Wenche Elisabeth Arntzen ist eine resolute Frau, eine Richterin mit jahrzehntelanger Erfahrung. Mit freundlicher Strenge hat sie die ersten drei Wochen des Breivik-Prozesses im Zeitplan gehalten. Ihre Miene blieb zumeist unerschüttert. Nur ab und an formten sich ihre Augen zu Schlitzen, die den Angeklagten fast schon böse musterten. Am Montag aber verlor die 52-Jährige die Beherrschung - und musste Tränen trocknen.
Die vierte Prozesswoche begann mit der Schilderung des Tods von 14 Jugendlichen, die von Breivik vor oder in den Räumen des "Kafébygget", des Cafégebäudes, auf Utøya ermordet wurden. Laut den Schilderungen des Gerichtsmediziners Torleiv Ole Rognum waren es regelrechte Hinrichtungen. Das Café war das erste Gebäude, das Breivik auf der Insel betrat.
Keine blutigen Details
Das Gericht verzichtet weiterhin darauf, Bilder der Leichen zu zeigen. Aber die Bilder aus dem Inneren des Holzhauses mit den Blutspritzern an den Wänden und auf dem Boden reichten aus, um eine Vorstellung vom Ablauf des Massakers zu bekommen.
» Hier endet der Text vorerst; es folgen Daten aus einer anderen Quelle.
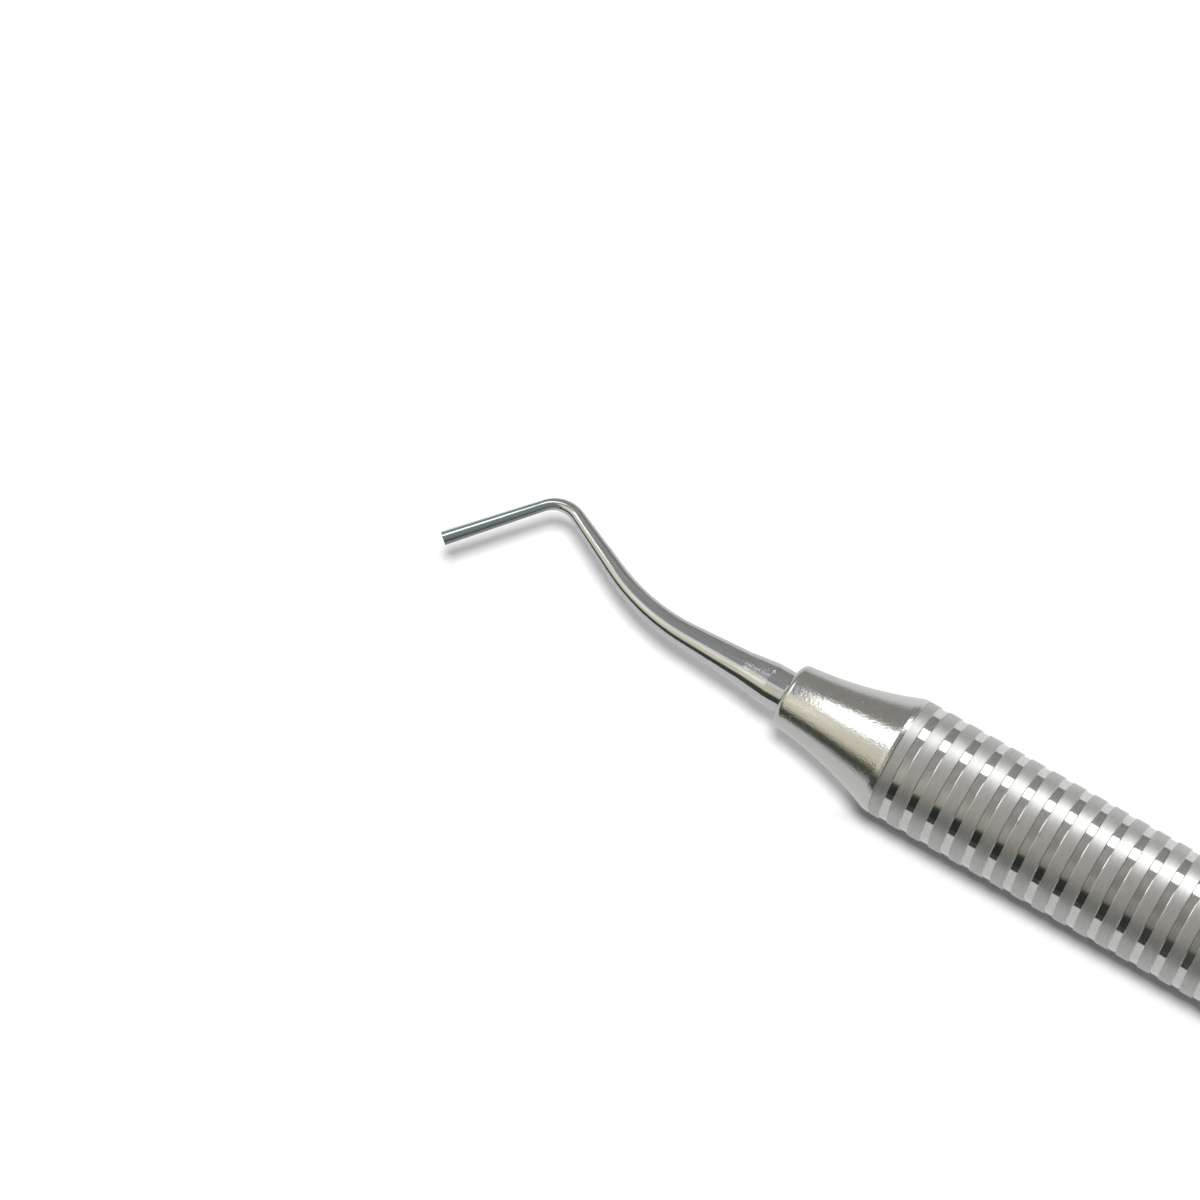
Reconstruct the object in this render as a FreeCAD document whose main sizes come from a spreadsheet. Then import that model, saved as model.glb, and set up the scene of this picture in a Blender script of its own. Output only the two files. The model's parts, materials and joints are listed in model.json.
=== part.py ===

Die Jugendlichen hatten versucht, Schutz hinter den Lautsprechern oder dem Klavier zu finden. Als Kontrast dazu wurden Fotos von den ermordeten Jugendlichen gezeigt, während die Anwälte der Hinterbliebenen einige Sätze über deren Leben vorlasen.
Es sind liebevolle Zeilen, die die Eltern ihren toten Kindern widmen. "Seine stärkste Tugend war seine Hingabe für andere, für seine Schwester, Freunde und Kollegen", wird Gunnar Linaker beschrieben. Der 23-Jährige war zusammen mit seiner kleinen Schwestern im Sommerlager der sozialdemokratischen Jugendorganisation AUF. Als Breivik mit seinem Massaker begann, waren beide auf dem Zeltplatz. Gunnar umarmte sie ein letztes Mal, sagte ihr, sie solle laufen und sich verstecken - dann wurde er von Breivik angeschossen. Linaker erlag am Tag nach dem Anschlag seinen schweren Verletzungen.
Richterin lockert die Prozessordnung
Auch Sondre Kjøren wurde im Café erschossen. "Sondre kam nicht mehr nach Hause. Ein großartiger Mensch hat uns verlassen. Aber wir werden uns immer an die warmen, braunen Augen erinnern und das niedliche Grinsen." Eins der jüngsten Opfer war Eivind Hovden. Die Eltern des 15-Jährigen lassen ihren Anwalt vorlesen: "Unser lieber Junge wurde uns genommen, aber die Erinnerungen an ihn werden für immer bewahren." Von den Fernsehschirmen im Saal strahlt ein Junge die Prozessbeobachter an. Nicht zu übersehen seine Zahnspange. Die sanften, liebevollen Worte der Eltern stehen im starken Kontrast zu den technischen, nüchternen Ausführungen des Gerichtsmediziners Rognum und den ermittelnden Polizeibeamten. Sie erklären an Hand einer Puppe, wo die Jugendlichen von Breiviks Kugeln getroffen wurden, zeigen auf einem Grundriss des Gebäudes, wo die Jugendlichen gefunden wurden.
Richterin Arntzen betont mehrfach, dass entgegen der Prozessordnung die Zuhörer jederzeit den Saal verlassen dürfen. Einige nehmen dieses Zugeständnis dankbar an, verlassen mit verweinten Augen den Saal. Breivik lauscht den Schilderungen mit unbewegter Miene. Er könne sich nicht an die Details erinnern, hatte er bei seiner Befragung in der ersten Woche gesagt.
In den kommenden Tagen werden Breiviks Opfer einzeln im Gericht behandelt werden. "Wir befanden uns in einem Dilemma, wie man die Toten behandelt", sagt Staatsanwältin Inga Bejer Engh. "Dass sie exekutiert wurden, ist ein nicht zu bestreitender Fakt. Daher haben wir uns entschieden, so wenig Details wie möglich zu zeigen." Aber auch diese paar Details reichen, um zu erschüttern.